Diagnostic and Therapeutic Approach to Autoimmune Neurologic Disorders

A. Sebastian López-Chiriboga, MD; Eoin P. Flanagan, MD


Semin Neurol. 2018;38(3):392-402. 

In This Article

Functional Magnetic Resonance Imaging

Reduced functional connectivity of the left and right hippocampus with the anterior default mode network has been found in functional MRI of patients with anti-NMDA-R encephalitis along with prominent cingulum and extensive white matter changes on diffusion tensor imaging.[34]

2-deoxy-2-[Fluorine-18] Fluoro-D-glucose Integrated with Computed Tomography 18F-FDG PET/CT

FDG PET/CT is emerging as a very helpful tool in the diagnosis of neural antibody-mediated neurologic disorders.

Unilateral or bilateral striatal hypermetabolism is commonly found in patients with LGI-1 encephalitis.[17] Mesiotemporal lobe abnormalities (Figure 1C, D) are frequently identified in patients with autoimmune encephalitis associated with different cell surface antibodies.[35] A recent study showed that PET/CT is more often abnormal than paraclinical investigations such as electroencephalogram (EEG), MRI, and CSF in patients with autoimmune encephalitis, and it should be considered in the initial approach[36] but is limited by its higher cost, lack of specificity, and availability.

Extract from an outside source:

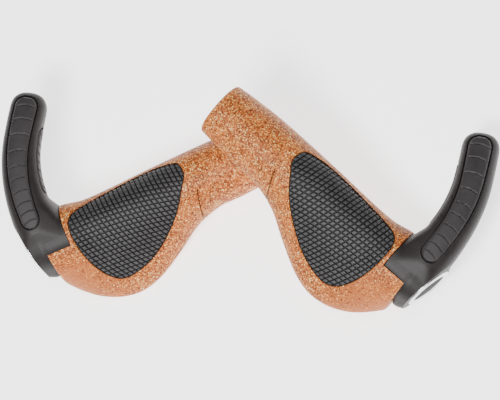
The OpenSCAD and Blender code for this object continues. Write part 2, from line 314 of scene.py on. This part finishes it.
def pad_field(name, lift, step, pattern=None):
    """Solid under the sleeve's upper surface, raised along the normal by lift and a pattern."""
    xs = np.arange(46, 119, step)
    ys = np.arange(-34.5, 15.6, step)
    x, y = np.meshgrid(xs, ys, indexing="ij")
    z = grid_at(HEIGHT, x, y)
    zx, zy = np.gradient(z, xs, ys)
    normal = np.dstack([-zx, -zy, np.ones_like(z)])
    normal /= np.linalg.norm(normal, axis=2)[..., None]
    up = lift + (pattern(x, y) if pattern else 0 * x)
    return field(name, np.dstack([x, y, z]) + normal * up[..., None], FIELD_FLOOR)


def outline_distance(x, y):
    """Distance inwards from the pad's outline, for a grid of points."""
    p = np.stack([x.ravel(), y.ravel()], 1)
    best = np.full(len(p), 1e9)
    for a, b in zip(OUTLINE, np.roll(OUTLINE, -1, 0)):
        e = b - a
        t = np.clip(((p - a) @ e) / (e @ e), 0, 1)
        best = np.minimum(best, np.hypot(*(p - a - t[:, None] * e).T))
    return best.reshape(x.shape)


PAD_GROOVE_DEPTH, CELL_CROWN = 0.7, 0.10


def diamond_grid(x, y):
    """Height of the moulded grid: raised cells between two families of fine grooves.

    Each family's value grows by 1 from groove to groove, and bends a little across the pad.
    """
    v = grid_at(LENGTH, x, y)
    first = 0.385 * x - 0.095 * v + 0.0015 * v * v
    second = -0.385 * v + 0.1 * (x - 60) - 0.00098 * (x - 60)**2
    near = (0.5 - np.maximum(np.abs((first % 1) - 0.5), np.abs((second % 1) - 0.5))) / 0.4
    cell = smooth(0.16, 0.42, near)
    inside = outline_distance(x, y)
    cell = cell * smooth(0.12, 0.42, inside)
    crown = CELL_CROWN * smooth(0.3, 1.25, near)
    return -PAD_GROOVE_DEPTH * (1 - cell) + crown * cell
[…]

Cerebrospinal Fluid Analysis

CSF should be tested for markers of inflammation: white cell count, protein, oligoclonal bands, or IgG index. Elevation of these markers, although nonspecific, can support the diagnosis and provide helpful information for comparison to evaluate immunotherapy response (normalization or decreased number of white cells, etc.). A normal CSF does not exclude an autoimmune etiology for the neurologic presentation[16] (e.g., with LGI-1-antibody encephalitis, more than 70% have a noninflammatory CSF[37]).